Choosing the Right Lamb

Start with high-quality lamb, preferably from a reputable butcher or local farm. Look for meat with good marbling, which ensures tenderness and flavor. For an authentic Argentine flavor, a leg or shoulder cut works best, but you can also use racks or whole lamb if desired.

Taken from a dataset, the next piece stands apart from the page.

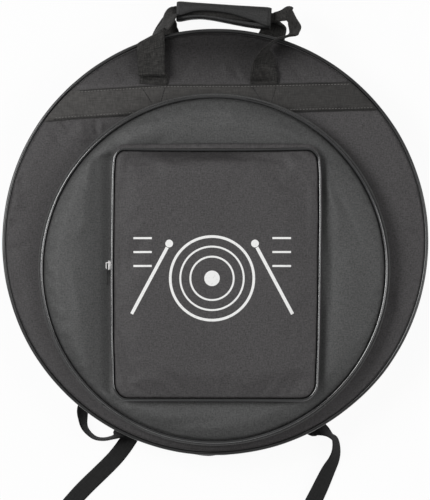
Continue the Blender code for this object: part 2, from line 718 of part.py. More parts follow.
def build_round_slider(level, lid):
    """Parked at the lower right end of the round pocket's zip."""
    rise = ROUND_CHORD + ROUND_POCKET_DROP
    angle = math.asin(rise / ROUND_POCKET_RADIUS) + (SLIDER_LENGTH / 2 + 4 * GAP) / ROUND_POCKET_RADIUS
    outward = (math.cos(angle), math.sin(angle), 0)
    place = (ROUND_POCKET_RADIUS * outward[0], ROUND_POCKET_RADIUS * outward[1] - ROUND_POCKET_DROP, level)
    frame = zip_frame(place, outward)
    ring_axis = add_pivot("round_slider_axis", (0, -ROUND_POCKET_DROP, level), lid)
    build_slider("round_slider", frame, ring_axis)
    bar = add_pivot("round_puller_axis", puller_axis(frame), ring_axis)
    build_puller("round_puller", frame, 1, PULLER_THICK, bar)


def build_small_slider(level, wall, round_flap):
    """Closed at the left end of the square pocket's zip, its puller hanging towards the foot."""
    place = (SMALL_SHIFT - SMALL_HALF_WIDTH - wall, SMALL_CHORD + SMALL_SLIDER_RISE, level)
    frame = zip_frame(place, (-1, 0, 0))
    axis = add_pivot("small_slider_axis", place, round_flap)
    build_slider("small_slider", frame, axis)
    bar = add_pivot("small_puller_axis", puller_axis(frame), axis)
    build_puller("small_puller", frame, 1, SMALL_PULLER_THICK, bar)


def band_outline(low, high, pocket_radius):
    """A band that ends at the rim and, if a pocket's radius is given, stops at that pocket's wall."""
    right = arc((0, 0), SHELL_RADIUS, math.asin(low / SHELL_RADIUS), math.asin(high / SHELL_RADIUS), BAND_END_STEPS)
    left = [(-x, y) for x, y in right[::-1]]
    if not pocket_radius:
        return right + left
    side = math.asin((low + ROUND_POCKET_DROP) / pocket_radius)
    notch = arc((0, -ROUND_POCKET_DROP), pocket_radius, math.pi - side, side, BAND_ARCH_STEPS)
    return right + left + notch


def build_bands(lid):
    notch = (ROUND_POCKET_RADIUS + GAP) / math.cos(math.pi / ROUND_STEPS)
    front = plate((band_outline(BAND_FOOT, BAND_TOP, notch),), FRONT + GAP, FRONT + GAP + BAND_THICK)
    add_piece("front_band", front, WEBBING, lid)
    rear = plate((band_outline(BAND_FOOT, BAND_TOP, 0),), -GAP - BAND_THICK, -GAP)
    add_piece("rear_band", rear, WEBBING)


def pointing(angles):
    """A unit direction from degrees round from +X and degrees up."""
    turn, rise = (math.radians(angle) for angle in angles)
    return Vector((math.cos(rise) * math.cos(turn), math.cos(rise) * math.sin(turn), math.sin(rise)))


def webbing(places, widths, thicknesses, directions):
    """A flat strap lofted through places, its width turned as each direction says."""
    rings = []
    for k, place in enumerate(places):
        tangent = (places[min(k + 1, len(places) - 1)] - places[max(k - 1, 0)]).normalized()
        across = pointing(directions[k])
        across = (across - tangent * across.dot(tangent)).normalized()
        through = tangent.cross(across)
        across *= widths[k] / 2
        through *= thicknesses[k] / 2
        corners = (-across - through, across - through, across + through, through - across)
        rings.append([place + corner for corner in corners])
    return loft(rings)


def handle(shares, start_level, grip_level):
    places = []
    for (across, reach, lift), width, layers, direction in shares:
        level = start_level + (grip_level - start_level) * lift
        places.append(Vector((HANDLE_SPAN * across - HANDLE_SHIFT, HANDLE_START + HANDLE_REACH * reach, level)))
    widths = [HANDLE_WEB_WIDTH * row[1] for row in shares]
    thicknesses = [WEB_THICK * row[2] for row in shares]
    return webbing(places, widths, thicknesses, [row[3] for row in shares])


def wrap_frame():
    """Carries the wrap's section, drawn across and up, along the tilted grip."""
    along = Vector((math.cos(WRAP_TILT), math.sin(WRAP_TILT), 0))
    up = Vector((0, 0, 1))
    across = up.cross(along)
    turn = Matrix((across, up, along)).transposed().to_4x4()
    return Matrix.Translation((WRAP_SHIFT, GRIP_Y, WRAP_LOW)) @ turn


def build_handles(lid):
    """Both webbing handles, the padded wrap that the rear one carries and the wrap's closing flap."""
    front_axis = add_pivot("front_handle_axis", (0, BAND_TOP, FRONT_WEB_LEVEL + WEB_THICK / 2), lid)
    rear_axis = add_pivot("rear_handle_axis", (0, BAND_TOP, REAR_WEB_LEVEL - WEB_THICK / 2))
    add_piece("front_handle", handle(FRONT_HANDLE_SHARES, FRONT_WEB_LEVEL, WEB_HIGH_LEVEL), WEBBING, front_axis)
    add_piece("rear_handle", handle(REAR_HANDLE_SHARES, REAR_WEB_LEVEL, WEB_LOW_LEVEL), WEBBING, rear_axis)
    frame = wrap_frame()
    half, wall, height = WRAP_WIDTH / 2, WRAP_WALL, WRAP_HEIGHT
    bevel = wall / 2
    lip = half - WRAP_LIP
    section = [(-half, bevel), (-half + bevel, 0), (half - bevel, 0), (half, bevel), (half, height)]
    section += [(half - wall, height), (half - wall, wall), (wall - half, wall), (wall - half, height - wall)]
    section += [(-lip, height - wall), (-lip, height), (-half + bevel, height), (-half, height - bevel)]
    channel = plate((section,), -WRAP_LENGTH / 2, WRAP_LENGTH / 2)
    channel.transform(frame)
    add_piece("grip_wrap", channel, PADDING, rear_axis)
    low, high = height + GAP, height + GAP + FLAP_THICK
    tip = half - FLAP_REACH
    cover = [(half, low), (half, high - bevel), (half - bevel, high), (tip + bevel, high), (tip, high - bevel)]
    cover += [(tip, low)]
    flap_mesh = plate((cover,), -WRAP_LENGTH / 2, WRAP_LENGTH / 2)
    flap_mesh.transform(frame)
    flap_axis = add_pivot("grip_flap_axis", frame @ Vector((half + GAP, low, 0)), rear_axis)
    add_piece("grip_flap", flap_mesh, PADDING, flap_axis)


def strap_places(side, tag):
    """The middle of the padded strap's section at each share of its run, its top close under the back."""
    places = []
    for (run, width, thick), sway in zip(STRAP_SHARES, STRAP_SWAY_SHARES[tag]):
        ceiling = BUCKLE_TOP if run == 1 else STRAP_CEILING
        x = side * (STRAP_TOP_SPACING + STRAP_SWAY * sway)
        places.append(Vector((x, STRAP_TOP - STRAP_RUN * run, ceiling - STRAP_THICK * thick / 2)))
    return places


def padded_strap(side, tag):
    places = strap_places(side, tag)
    widths = [STRAP_WIDTH * width for run, width, thick in STRAP_SHARES]
    thicknesses = [STRAP_THICK * thick for run, width, thick in STRAP_SHARES]
    return webbing(places, widths, thicknesses, [(0, 0)] * len(places))


def buckle_frame(side, tag):
    """Carries a buckle, drawn across and along, to the foot of its strap, in line with the strap's end."""
    before, end = strap_places(side, tag)[-2:]
    heading = (end - before).to_2d().normalized()
    turn = Matrix.Rotation(math.atan2(heading.x, -heading.y), 4, "Z")
    start = end.to_2d() + heading * GAP
    return Matrix.Translation((start.x, start.y, 0)) @ turn


def build_buckle(side, tag, pivot):
    """A ladder lock: a frame with three bars."""
    half = BUCKLE_WIDTH / 2
    inner = half - BUCKLE_SIDE
    slot = (BUCKLE_LENGTH - 3 * BUCKLE_BAR) / 2
    corner = BUCKLE_BAR / 2
    outline = [(-half, 0), (half, 0), (half, corner - BUCKLE_LENGTH), (half - corner, -BUCKLE_LENGTH)]
    outline += [(corner - half, -BUCKLE_LENGTH), (-half, corner - BUCKLE_LENGTH)]
    loops = [outline]
    for start in (-BUCKLE_BAR, -2 * BUCKLE_BAR - slot):
        loops.append([(-inner, start), (inner, start), (inner, start - slot), (-inner, start - slot)])
    mesh = plate(loops, BUCKLE_TOP - BUCKLE_THICK, BUCKLE_TOP)
    mesh.transform(buckle_frame(side, tag))
    add_piece("buckle_" + tag, mesh, PLASTIC, pivot)


def tail_places(side, tag):
    """From inside the buckle's outer slot, down under its end bar and out over the floor."""
    slot = (BUCKLE_LENGTH - 3 * BUCKLE_BAR) / 2
    start = buckle_frame(side, tag) @ Vector((0, -2 * BUCKLE_BAR - slot - slot / 5, 0))
    high = BUCKLE_TOP - STRAP_WEB_THICK / 2
    low = STRAP_FLOOR + STRAP_WEB_THICK / 2
    half = STRAP_WEB_WIDTH / 2
    places = []
    for (across, down), lift, (turn, rise) in TAIL_SHARES[tag]:
        level = high + (low - high) * lift
        level = max(level, low + half * math.sin(math.radians(abs(rise))))
        places.append(Vector((start.x + TAIL_REACH * across, start.y - TAIL_REACH * down, level)))
    return places


def loop_places(side, tag):
    """From under the anchor tab, out and back to the top of the buckle's middle bar."""
    anchor = anchor_end(side)
    slot = (BUCKLE_LENGTH - 3 * BUCKLE_BAR) / 2
    end = buckle_frame(side, tag) @ Vector((0, -BUCKLE_BAR - slot - BUCKLE_BAR / 2, 0))
    level = STRAP_CEILING - STRAP_WEB_THICK / 2
    places = []
    for (across, down), lift, direction in LOOP_SHARES[tag]:
        x = anchor.x + (end.x - anchor.x) * across
        places.append(Vector((x, anchor.y - LOOP_REACH * down, level + LOOP_REACH * lift)))
    places[-1].y = end.y
    return places


def strap_webbing(places, shares):
    """Narrow webbing along its places."""
    count = len(places)
    return webbing(places, [STRAP_WEB_WIDTH] * count, [STRAP_WEB_THICK] * count, [row[2] for row in shares])


def anchor_end(side):
    return Vector((side * ANCHOR_SPACING, -ANCHOR_DROP, 0))


def build_anchor(side, tag):
    """A folded cloth tab on the back that the lower webbing is sewn to."""
    half = ANCHOR_WIDTH / 2
    corner = half / 2
    outline = [(-half, 0), (half, 0), (half, ANCHOR_LENGTH - corner), (half - corner, ANCHOR_LENGTH)]
    outline += [(corner - half, ANCHOR_LENGTH), (-half, ANCHOR_LENGTH - corner)]
    mesh = plate((outline,), -GAP - ANCHOR_THICK, -GAP)
    end = anchor_end(side)
    turn = Matrix.Rotation(math.atan2(-end.x, -end.y), 4, "Z").inverted()
    mesh.transform(Matrix.Translation((end.x, end.y, 0)) @ turn)
    add_piece("anchor_" + tag, mesh, WEBBING)


def build_straps():
    """The top patch, then on each side a padded strap with its buckle and tail, and the webbing from the rim."""
    yoke_top = BAND_FOOT - GAP
    half = YOKE_WIDTH / 2
    outline = ((-half, yoke_top - YOKE_HEIGHT), (half, yoke_top - YOKE_HEIGHT), (half, yoke_top), (-half, yoke_top))
    add_piece("strap_yoke", plate((outline,), -GAP - YOKE_THICK, -GAP), PADDING)
    hinge_level = STRAP_CEILING - STRAP_THICK * STRAP_SHARES[0][2]
    for tag, side in (("left", -1), ("right", 1)):
        axis = add_pivot("strap_%s_axis" % tag, (side * STRAP_TOP_SPACING, STRAP_TOP + GAP / 2, hinge_level))
        add_piece("strap_" + tag, padded_strap(side, tag), PADDING, axis)
        build_buckle(side, tag, axis)
        build_anchor(side, tag)
        tail = strap_webbing(tail_places(side, tag), TAIL_SHARES[tag])
        add_piece("strap_tail_" + tag, tail, WEBBING, axis)
        loop = strap_webbing(loop_places(side, tag), LOOP_SHARES[tag])
        add_piece("lower_webbing_" + tag, loop, WEBBING)


def build():
    hinge_y = -SHELL_RADIUS - GAP - RIM_PIPING / 2
    lid = add_pivot("lid_axis", (0, hinge_y, ZIP_LEVEL))
    build_shell(lid)
    build_dividers()
    build_main_zip(lid)
    build_main_sliders()
    build_bands(lid)
    build_pockets(lid)
    build_handles(lid)
    build_straps()


build()
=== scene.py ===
import math
from functools import reduce

import bmesh
import bpy
import numpy as np
from mathutils import Matrix, Vector, noise
from mathutils.geometry import delaunay_2d_cdt


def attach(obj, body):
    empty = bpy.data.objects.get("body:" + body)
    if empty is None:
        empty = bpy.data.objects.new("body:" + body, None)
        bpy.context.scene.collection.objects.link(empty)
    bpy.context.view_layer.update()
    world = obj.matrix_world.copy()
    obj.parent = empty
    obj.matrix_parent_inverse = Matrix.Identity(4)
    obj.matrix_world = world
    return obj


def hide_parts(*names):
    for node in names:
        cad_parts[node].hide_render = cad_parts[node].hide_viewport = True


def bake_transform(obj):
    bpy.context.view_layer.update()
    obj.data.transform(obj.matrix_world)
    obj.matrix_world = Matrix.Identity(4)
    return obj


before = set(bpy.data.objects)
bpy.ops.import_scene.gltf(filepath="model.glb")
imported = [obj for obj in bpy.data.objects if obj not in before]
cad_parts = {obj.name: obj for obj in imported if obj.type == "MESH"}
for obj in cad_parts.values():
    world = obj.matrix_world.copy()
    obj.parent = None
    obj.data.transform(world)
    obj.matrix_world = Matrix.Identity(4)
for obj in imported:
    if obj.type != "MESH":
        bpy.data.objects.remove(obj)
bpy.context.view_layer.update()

SCENE = bpy.context.scene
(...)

Preparing the Herb Marinade

A key to Argentine roast lamb is the herb marinade. Common herbs include rosemary, oregano, and thyme. Combine these with garlic, olive oil, salt, pepper, and a splash of lemon juice or vinegar. Rub the mixture generously over the lamb, ensuring even coverage. Marinate for at least 2 hours, or overnight for deeper flavor.

Cooking Techniques

Prepping the Oven

Preheat your oven to 180°C (350°F). Let the lamb come to room temperature before roasting to ensure even cooking. Place the lamb on a roasting rack in a shallow pan.

Roasting the Lamb

Roast the lamb for about 20 minutes per pound, or until the internal temperature reaches 60-65°C (140-150°F) for medium-rare. Baste the meat occasionally with the pan juices. For a more aromatic crust, sprinkle additional herbs during the last 10 minutes of roasting.

Resting and Serving

Once cooked, remove the lamb from the oven and let it rest for 15 minutes. Resting allows the juices to redistribute, resulting in a tender and flavorful dish. Slice the lamb against the grain and serve with your favorite sides, such as roasted vegetables or Argentine chimichurri sauce.

Additional Tips

  • Use a meat thermometer for precise cooking.
  • Marinate the lamb overnight for maximum flavor.
  • Let the lamb rest before carving to retain juices.
  • Pair with traditional Argentine sides like grilled vegetables or polenta.